## [TASK OBJECTIVE]
The listing below holds a line with "Recreate this object" and a later line with "1), (2, -1), (2, 1))". Write out those two lines and every line between them, exactly, and nothing else.

## [Dataset records]
====
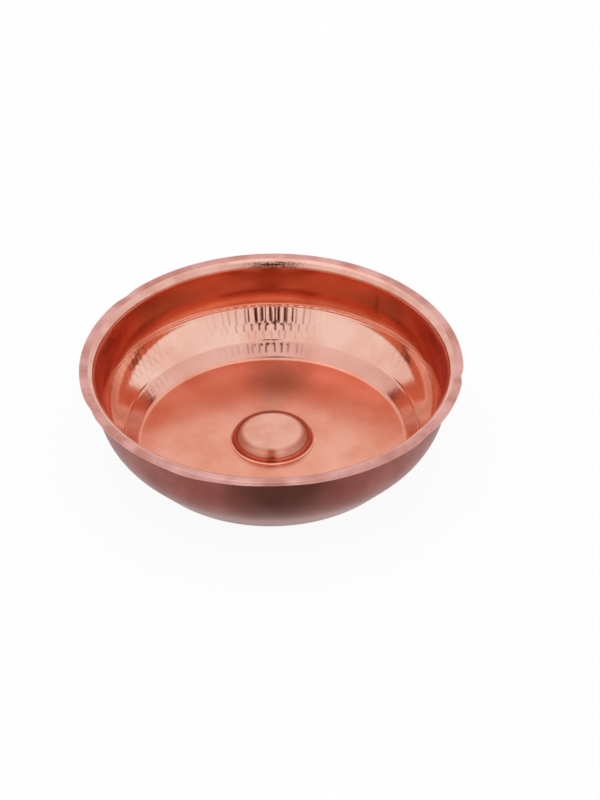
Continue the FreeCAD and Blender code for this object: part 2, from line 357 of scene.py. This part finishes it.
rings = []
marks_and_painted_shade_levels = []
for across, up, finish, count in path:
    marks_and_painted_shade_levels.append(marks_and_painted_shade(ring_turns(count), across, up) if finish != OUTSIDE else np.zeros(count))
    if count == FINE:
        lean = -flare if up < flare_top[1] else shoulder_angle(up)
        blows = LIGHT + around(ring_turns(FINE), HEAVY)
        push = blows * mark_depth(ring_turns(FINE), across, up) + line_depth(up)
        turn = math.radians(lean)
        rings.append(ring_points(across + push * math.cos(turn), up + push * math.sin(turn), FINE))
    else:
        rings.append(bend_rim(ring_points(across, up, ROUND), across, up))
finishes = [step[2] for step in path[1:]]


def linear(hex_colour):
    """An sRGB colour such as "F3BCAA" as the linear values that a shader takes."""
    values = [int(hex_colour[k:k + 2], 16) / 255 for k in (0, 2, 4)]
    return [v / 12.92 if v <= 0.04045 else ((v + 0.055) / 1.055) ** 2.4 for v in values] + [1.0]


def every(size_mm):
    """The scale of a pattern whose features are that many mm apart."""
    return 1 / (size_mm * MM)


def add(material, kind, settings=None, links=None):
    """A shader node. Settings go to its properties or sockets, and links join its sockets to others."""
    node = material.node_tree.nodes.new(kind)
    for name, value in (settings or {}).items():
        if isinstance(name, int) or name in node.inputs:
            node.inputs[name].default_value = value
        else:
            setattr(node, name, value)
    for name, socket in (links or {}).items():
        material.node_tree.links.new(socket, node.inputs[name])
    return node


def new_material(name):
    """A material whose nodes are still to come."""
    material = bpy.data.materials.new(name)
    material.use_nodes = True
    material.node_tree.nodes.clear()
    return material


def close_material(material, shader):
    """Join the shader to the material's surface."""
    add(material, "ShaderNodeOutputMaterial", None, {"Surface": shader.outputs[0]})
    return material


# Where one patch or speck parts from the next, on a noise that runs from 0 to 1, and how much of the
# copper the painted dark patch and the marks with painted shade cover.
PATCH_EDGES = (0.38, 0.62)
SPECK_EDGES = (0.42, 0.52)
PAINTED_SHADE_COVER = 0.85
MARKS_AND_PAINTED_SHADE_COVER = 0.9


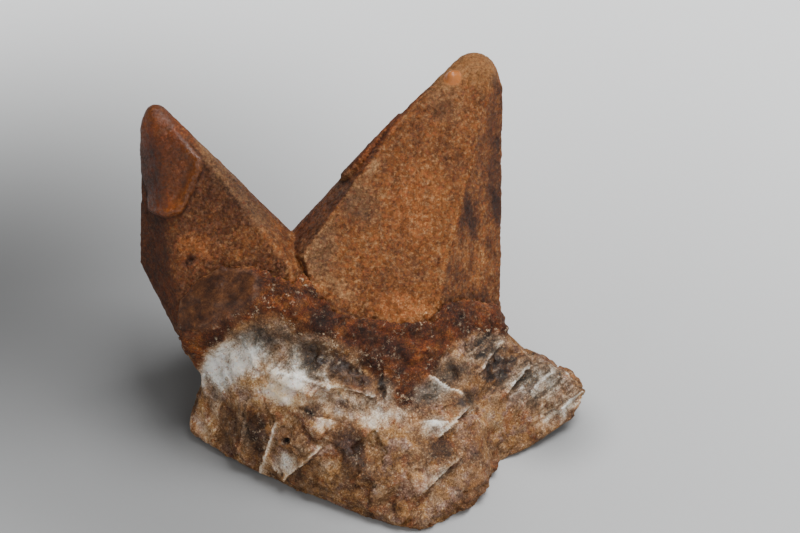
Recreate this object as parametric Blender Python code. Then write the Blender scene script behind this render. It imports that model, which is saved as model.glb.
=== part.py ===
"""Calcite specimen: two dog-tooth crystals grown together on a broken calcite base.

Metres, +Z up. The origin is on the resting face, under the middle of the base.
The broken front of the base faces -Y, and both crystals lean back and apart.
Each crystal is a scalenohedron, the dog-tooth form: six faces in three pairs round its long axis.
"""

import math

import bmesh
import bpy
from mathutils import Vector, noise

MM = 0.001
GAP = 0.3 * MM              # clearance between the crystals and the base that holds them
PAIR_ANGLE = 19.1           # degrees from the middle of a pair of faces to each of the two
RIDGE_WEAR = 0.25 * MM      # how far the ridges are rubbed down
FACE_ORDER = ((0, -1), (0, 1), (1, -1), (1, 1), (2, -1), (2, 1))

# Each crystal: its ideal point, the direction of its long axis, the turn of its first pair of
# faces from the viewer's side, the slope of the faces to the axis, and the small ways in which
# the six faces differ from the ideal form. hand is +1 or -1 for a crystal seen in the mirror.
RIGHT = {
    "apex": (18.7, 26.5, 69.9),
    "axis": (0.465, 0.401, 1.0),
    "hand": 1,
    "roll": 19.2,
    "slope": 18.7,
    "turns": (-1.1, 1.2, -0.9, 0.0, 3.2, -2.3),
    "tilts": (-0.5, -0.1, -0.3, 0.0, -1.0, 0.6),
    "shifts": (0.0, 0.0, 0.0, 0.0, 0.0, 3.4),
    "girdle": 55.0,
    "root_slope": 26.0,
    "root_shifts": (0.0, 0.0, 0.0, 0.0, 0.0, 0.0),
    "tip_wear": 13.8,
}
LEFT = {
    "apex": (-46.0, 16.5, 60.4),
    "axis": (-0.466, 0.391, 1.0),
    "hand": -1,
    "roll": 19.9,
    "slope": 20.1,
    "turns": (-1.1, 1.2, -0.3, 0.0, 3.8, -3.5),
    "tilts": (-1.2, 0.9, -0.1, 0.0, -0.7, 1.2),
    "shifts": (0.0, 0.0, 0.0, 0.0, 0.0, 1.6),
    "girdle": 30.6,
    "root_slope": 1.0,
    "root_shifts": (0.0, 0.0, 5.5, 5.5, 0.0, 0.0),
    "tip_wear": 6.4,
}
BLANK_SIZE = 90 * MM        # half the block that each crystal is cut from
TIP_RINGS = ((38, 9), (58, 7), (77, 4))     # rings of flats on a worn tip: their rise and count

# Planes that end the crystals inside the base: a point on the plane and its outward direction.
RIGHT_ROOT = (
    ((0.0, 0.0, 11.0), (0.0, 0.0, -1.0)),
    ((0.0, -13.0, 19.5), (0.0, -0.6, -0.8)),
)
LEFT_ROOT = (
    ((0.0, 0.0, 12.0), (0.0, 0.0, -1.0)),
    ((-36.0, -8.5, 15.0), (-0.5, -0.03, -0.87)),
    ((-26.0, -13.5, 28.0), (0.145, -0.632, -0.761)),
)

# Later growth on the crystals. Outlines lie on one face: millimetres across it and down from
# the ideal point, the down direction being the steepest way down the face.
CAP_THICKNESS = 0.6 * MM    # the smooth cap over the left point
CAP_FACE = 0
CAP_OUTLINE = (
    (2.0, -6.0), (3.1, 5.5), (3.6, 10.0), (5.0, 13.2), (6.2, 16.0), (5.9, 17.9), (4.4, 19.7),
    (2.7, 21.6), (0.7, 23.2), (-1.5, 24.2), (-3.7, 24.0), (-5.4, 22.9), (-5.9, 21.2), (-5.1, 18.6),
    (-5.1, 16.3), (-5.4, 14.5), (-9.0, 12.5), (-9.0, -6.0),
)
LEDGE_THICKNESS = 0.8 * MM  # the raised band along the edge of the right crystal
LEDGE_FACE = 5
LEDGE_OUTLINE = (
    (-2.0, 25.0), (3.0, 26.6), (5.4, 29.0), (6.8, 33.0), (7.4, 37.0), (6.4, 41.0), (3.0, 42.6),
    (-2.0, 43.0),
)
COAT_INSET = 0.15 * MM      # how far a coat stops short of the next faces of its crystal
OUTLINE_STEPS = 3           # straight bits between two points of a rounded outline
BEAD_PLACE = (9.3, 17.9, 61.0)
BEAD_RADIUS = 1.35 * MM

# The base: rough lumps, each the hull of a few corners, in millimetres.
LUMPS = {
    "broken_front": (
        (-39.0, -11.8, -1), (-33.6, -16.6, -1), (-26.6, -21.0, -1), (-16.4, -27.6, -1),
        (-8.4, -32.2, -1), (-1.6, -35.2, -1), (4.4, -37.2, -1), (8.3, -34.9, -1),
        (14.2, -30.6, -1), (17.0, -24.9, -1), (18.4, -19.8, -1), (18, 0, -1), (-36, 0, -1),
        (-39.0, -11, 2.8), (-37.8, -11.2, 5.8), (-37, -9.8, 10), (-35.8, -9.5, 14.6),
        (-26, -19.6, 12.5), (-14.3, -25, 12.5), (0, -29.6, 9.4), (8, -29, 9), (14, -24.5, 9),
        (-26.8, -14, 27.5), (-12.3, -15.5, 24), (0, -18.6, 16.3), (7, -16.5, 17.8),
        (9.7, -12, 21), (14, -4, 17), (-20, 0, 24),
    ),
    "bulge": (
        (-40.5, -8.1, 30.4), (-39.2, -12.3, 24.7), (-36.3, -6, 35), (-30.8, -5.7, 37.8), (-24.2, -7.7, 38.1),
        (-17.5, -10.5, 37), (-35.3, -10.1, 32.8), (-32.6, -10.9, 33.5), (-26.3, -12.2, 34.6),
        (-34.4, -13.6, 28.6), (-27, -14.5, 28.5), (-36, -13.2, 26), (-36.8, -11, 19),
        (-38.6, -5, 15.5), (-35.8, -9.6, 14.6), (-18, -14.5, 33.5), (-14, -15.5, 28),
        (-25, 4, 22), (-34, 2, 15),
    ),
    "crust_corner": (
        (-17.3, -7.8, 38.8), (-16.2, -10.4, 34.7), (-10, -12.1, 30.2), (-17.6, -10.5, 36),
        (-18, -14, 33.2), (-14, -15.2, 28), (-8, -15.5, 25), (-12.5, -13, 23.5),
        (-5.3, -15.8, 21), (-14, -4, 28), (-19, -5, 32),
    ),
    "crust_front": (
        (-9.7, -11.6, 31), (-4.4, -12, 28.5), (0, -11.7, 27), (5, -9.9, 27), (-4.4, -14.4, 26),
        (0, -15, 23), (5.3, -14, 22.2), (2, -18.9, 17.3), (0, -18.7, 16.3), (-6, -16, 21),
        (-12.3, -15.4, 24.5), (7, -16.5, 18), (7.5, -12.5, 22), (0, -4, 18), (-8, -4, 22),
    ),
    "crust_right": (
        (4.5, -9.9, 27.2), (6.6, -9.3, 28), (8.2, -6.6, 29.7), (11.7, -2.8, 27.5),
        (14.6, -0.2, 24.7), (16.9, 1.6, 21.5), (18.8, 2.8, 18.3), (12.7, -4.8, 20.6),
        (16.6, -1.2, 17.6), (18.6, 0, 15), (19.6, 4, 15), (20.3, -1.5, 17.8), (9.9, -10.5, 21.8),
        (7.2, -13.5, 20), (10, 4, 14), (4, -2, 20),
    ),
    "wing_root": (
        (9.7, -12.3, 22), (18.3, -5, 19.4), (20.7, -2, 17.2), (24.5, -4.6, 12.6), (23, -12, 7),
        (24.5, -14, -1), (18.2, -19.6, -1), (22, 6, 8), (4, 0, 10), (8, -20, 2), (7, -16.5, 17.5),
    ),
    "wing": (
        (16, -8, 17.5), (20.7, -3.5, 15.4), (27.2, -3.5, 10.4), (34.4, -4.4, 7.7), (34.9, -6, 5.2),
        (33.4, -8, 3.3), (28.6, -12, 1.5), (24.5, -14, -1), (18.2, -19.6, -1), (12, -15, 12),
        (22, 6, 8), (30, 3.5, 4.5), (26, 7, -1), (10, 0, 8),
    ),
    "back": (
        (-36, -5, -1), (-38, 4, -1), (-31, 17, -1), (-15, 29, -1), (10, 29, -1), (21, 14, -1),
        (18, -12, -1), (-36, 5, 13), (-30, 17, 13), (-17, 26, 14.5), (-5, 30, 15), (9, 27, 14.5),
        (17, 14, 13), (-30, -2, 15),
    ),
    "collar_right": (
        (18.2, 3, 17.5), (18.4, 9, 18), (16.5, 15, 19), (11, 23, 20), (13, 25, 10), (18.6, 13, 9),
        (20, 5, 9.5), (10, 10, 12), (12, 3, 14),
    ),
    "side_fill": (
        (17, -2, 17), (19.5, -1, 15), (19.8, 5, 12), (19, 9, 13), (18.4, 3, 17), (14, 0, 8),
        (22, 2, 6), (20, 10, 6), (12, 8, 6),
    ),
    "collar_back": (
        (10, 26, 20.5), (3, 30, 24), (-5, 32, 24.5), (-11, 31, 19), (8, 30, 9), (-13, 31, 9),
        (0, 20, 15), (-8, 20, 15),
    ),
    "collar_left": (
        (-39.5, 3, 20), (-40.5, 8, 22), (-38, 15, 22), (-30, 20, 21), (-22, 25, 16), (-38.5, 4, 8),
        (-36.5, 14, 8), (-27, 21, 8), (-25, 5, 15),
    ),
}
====
## [SOLUTION TO THIS PROBLEM]
Recreate this object as parametric Blender Python code. Then write the Blender scene script behind this render. It imports that model, which is saved as model.glb.
=== part.py ===
"""Calcite specimen: two dog-tooth crystals grown together on a broken calcite base.

Metres, +Z up. The origin is on the resting face, under the middle of the base.
The broken front of the base faces -Y, and both crystals lean back and apart.
Each crystal is a scalenohedron, the dog-tooth form: six faces in three pairs round its long axis.
"""

import math

import bmesh
import bpy
from mathutils import Vector, noise

MM = 0.001
GAP = 0.3 * MM              # clearance between the crystals and the base that holds them
PAIR_ANGLE = 19.1           # degrees from the middle of a pair of faces to each of the two
RIDGE_WEAR = 0.25 * MM      # how far the ridges are rubbed down
FACE_ORDER = ((0, -1), (0, 1), (1, -1), (1, 1), (2, -1), (2, 1))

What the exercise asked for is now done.